The misnamed Physicians Committee for Responsible Medicine (less than 10 percent of its members are physicians) wants you to worry about your chicken. Actually, PCRM doesn’t want you to eat chicken at all. So it’s no surprise to see a non-peer-reviewed report released by this vegan activist group with ties to PETA alleging that your ready-to-cook chicken could be contaminated with feces.
So, should you swear off poultry to save your bowels? Experts say no. For one, Michael Doyle of the University of Georgia Center for Food Safety notes that “Poop gets into your food […] produce is grown in soil fertilized with manure, and there’s E. coli in that, too.” (We’re waiting for PCRM’s press releases on fecal traces in sprouts and spinach, but not holding our breath.)
Dirk Fillpot of the USDA’s Food Safety and Inspection Service (FSIS) found additional problems with the analysis and report. First, he indicates, “[PCRM’s report] assumes that the presence of generic E. coli could only come from contact with feces, when that is simply not the case.” Catherine Cutter of Pennsylvania State University also said that PCRM couldn’t reasonably identify the cause of increased microbial levels.
But surely the presence of E. coli is worrying, right? Wrong. According to FSIS’s Fillpot, “The E. coli identified in the study is not a type that would make consumers ill.”

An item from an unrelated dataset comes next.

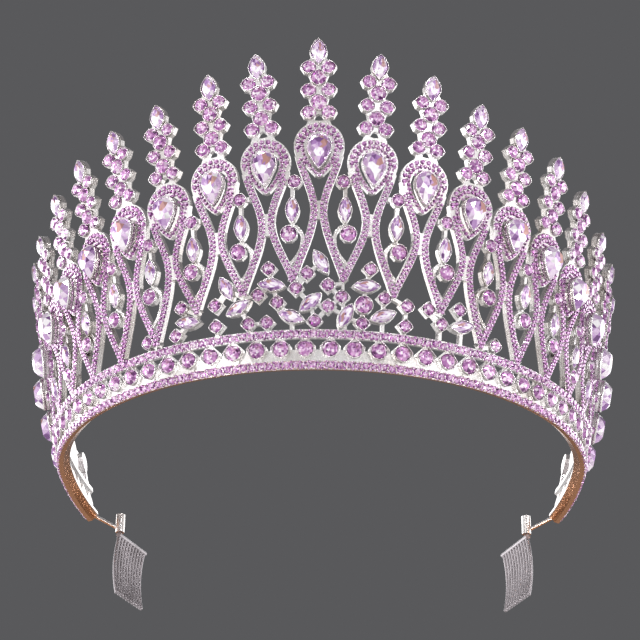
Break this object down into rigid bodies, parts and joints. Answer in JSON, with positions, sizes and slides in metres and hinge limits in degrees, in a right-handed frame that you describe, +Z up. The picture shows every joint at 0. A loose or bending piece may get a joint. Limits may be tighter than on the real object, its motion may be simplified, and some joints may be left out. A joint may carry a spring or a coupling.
{
  "type": "pageant crown",
  "caption": "Tall open-backed pageant crown of pierced silver-plated metal set with lilac crystals, worn on the head and held by two wire hair combs.",
  "frame": {"origin": "centre of the plane of the lower rim, where the crown sits on the head", "axes": "+Z up, -Y to the crown's front, +X to the wearer's left"},
  "size_m": [0.1658, 0.1378, 0.1087],
  "materials": {
    "silver_plate": "bright silver plating on cast alloy",
    "comb_wire": "soft silver-plated steel wire",
    "lilac_crystal": "faceted, foil-backed lilac crystal"
  },
  "bodies": {
    "root": {"frame": "silver_plate", "comb_left": "comb_wire", "comb_right": "comb_wire", "tip_stones": "lilac_crystal", "spire_stones": "lilac_crystal", "drop_stones": "lilac_crystal", "hanging_stones": "lilac_crystal", "garland_stones": "lilac_crystal", "band_stones": "lilac_crystal", "pear_0": "lilac_crystal", "pear_l1": "lilac_crystal", "pear_r1": "lilac_crystal", "pear_l2": "lilac_crystal", "pear_r2": "lilac_crystal", "pear_l3": "lilac_crystal", "pear_r3": "lilac_crystal", "pear_l4": "lilac_crystal", "pear_r4": "lilac_crystal", "pear_l5": "lilac_crystal", "pear_r5": "lilac_crystal", "pear_l6": "lilac_crystal", "pear_r6": "lilac_crystal", "pear_l7": "lilac_crystal", "pear_r7": "lilac_crystal", "pear_l8": "lilac_crystal", "pear_r8": "lilac_crystal", "pear_l9": "lilac_crystal", "pear_r9": "lilac_crystal", "pear_l10": "lilac_crystal", "pear_r10": "lilac_crystal", "pear_l11": "lilac_crystal", "pear_r11": "lilac_crystal", "pear_l12": "lilac_crystal", "pear_r12": "lilac_crystal"}
  },
  "joints": []
}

Facts—they’re so inconvenient, especially when they get in the way of a PR ploy.
So, in short, rather than finding evidence of widespread harmful contamination of store-bought chicken with toxic feces, PCRM seems to have found some traces of bacteria that federal regulators say won’t make consumers ill that might be linked to chicken feces but might not. We think that sounds like par for the course for the group that absurdly believes giving children dairy products is child abuse and compares bacon to cigarettes.